What you will do
Reproduce each line of the material precisely.

+---+

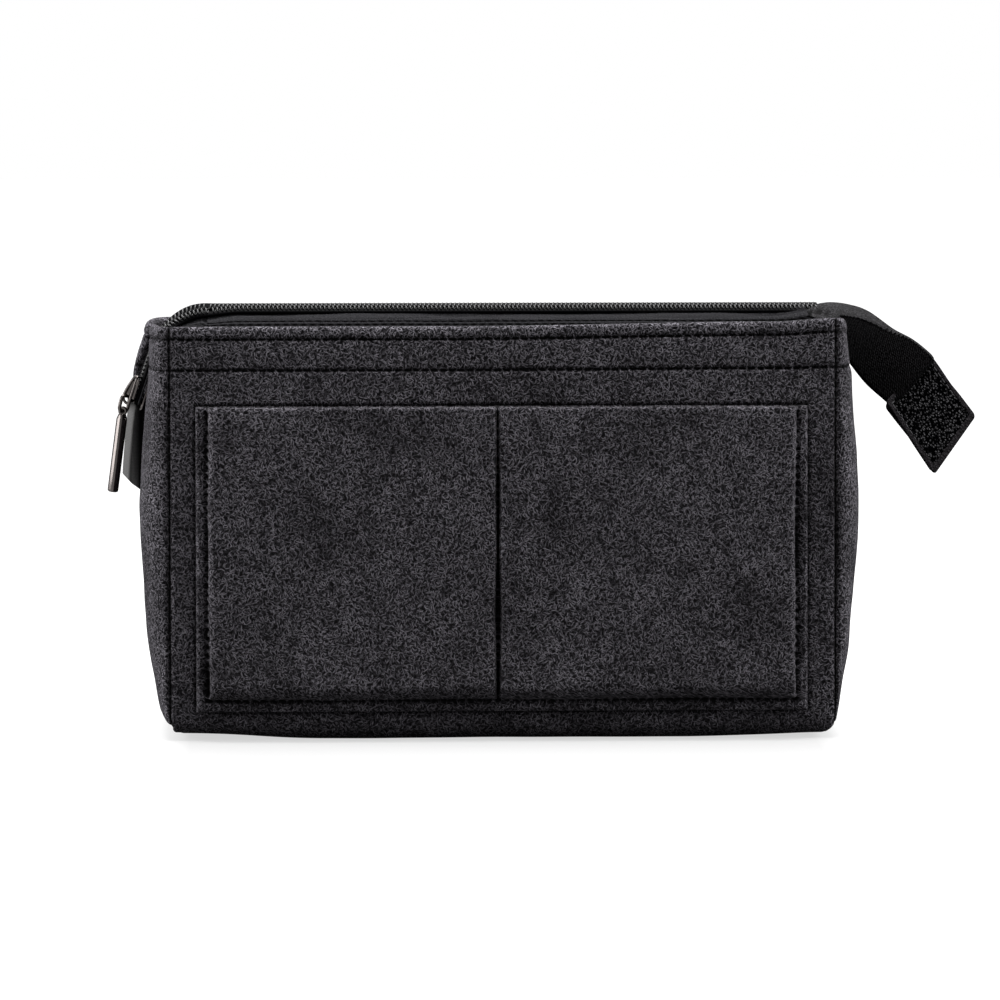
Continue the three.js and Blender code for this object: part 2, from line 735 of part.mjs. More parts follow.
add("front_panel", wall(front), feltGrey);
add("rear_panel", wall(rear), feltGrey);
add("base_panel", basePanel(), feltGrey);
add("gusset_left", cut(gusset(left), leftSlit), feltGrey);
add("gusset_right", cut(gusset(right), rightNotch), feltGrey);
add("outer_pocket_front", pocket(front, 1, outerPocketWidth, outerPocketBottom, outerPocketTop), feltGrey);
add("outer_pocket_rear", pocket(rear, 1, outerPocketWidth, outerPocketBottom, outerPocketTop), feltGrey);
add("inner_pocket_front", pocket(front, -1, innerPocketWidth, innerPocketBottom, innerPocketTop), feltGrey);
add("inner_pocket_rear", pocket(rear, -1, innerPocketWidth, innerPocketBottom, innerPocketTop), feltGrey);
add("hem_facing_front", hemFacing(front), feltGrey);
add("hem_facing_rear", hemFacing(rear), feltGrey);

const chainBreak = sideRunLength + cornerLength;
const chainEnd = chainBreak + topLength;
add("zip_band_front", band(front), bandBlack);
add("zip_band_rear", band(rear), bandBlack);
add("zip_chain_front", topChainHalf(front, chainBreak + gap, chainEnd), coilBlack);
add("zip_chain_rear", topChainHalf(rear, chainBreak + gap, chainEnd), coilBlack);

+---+

Written answer
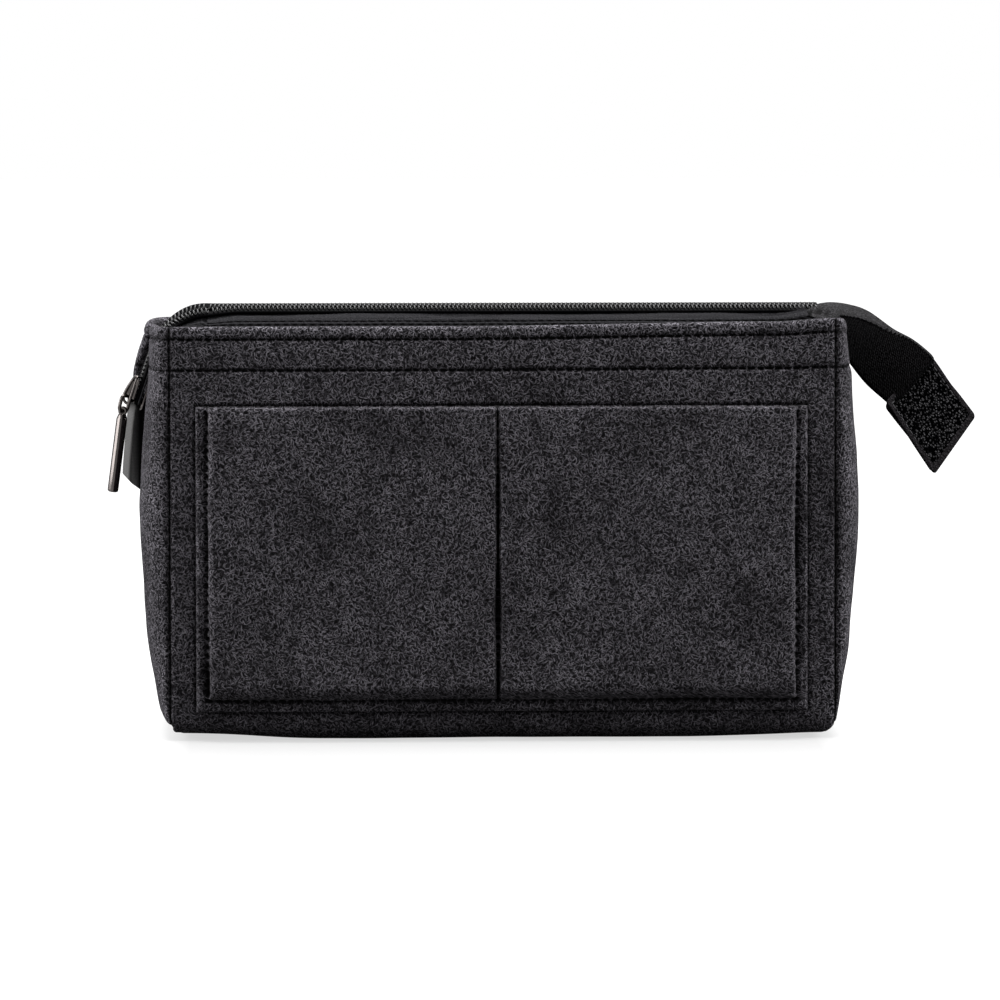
Continue the three.js and Blender code for this object: part 2, from line 735 of part.mjs. More parts follow.
add("front_panel", wall(front), feltGrey);
add("rear_panel", wall(rear), feltGrey);
add("base_panel", basePanel(), feltGrey);
add("gusset_left", cut(gusset(left), leftSlit), feltGrey);
add("gusset_right", cut(gusset(right), rightNotch), feltGrey);
add("outer_pocket_front", pocket(front, 1, outerPocketWidth, outerPocketBottom, outerPocketTop), feltGrey);
add("outer_pocket_rear", pocket(rear, 1, outerPocketWidth, outerPocketBottom, outerPocketTop), feltGrey);
add("inner_pocket_front", pocket(front, -1, innerPocketWidth, innerPocketBottom, innerPocketTop), feltGrey);
add("inner_pocket_rear", pocket(rear, -1, innerPocketWidth, innerPocketBottom, innerPocketTop), feltGrey);
add("hem_facing_front", hemFacing(front), feltGrey);
add("hem_facing_rear", hemFacing(rear), feltGrey);

const chainBreak = sideRunLength + cornerLength;
const chainEnd = chainBreak + topLength;
add("zip_band_front", band(front), bandBlack);
add("zip_band_rear", band(rear), bandBlack);
add("zip_chain_front", topChainHalf(front, chainBreak + gap, chainEnd), coilBlack);
add("zip_chain_rear", topChainHalf(rear, chainBreak + gap, chainEnd), coilBlack);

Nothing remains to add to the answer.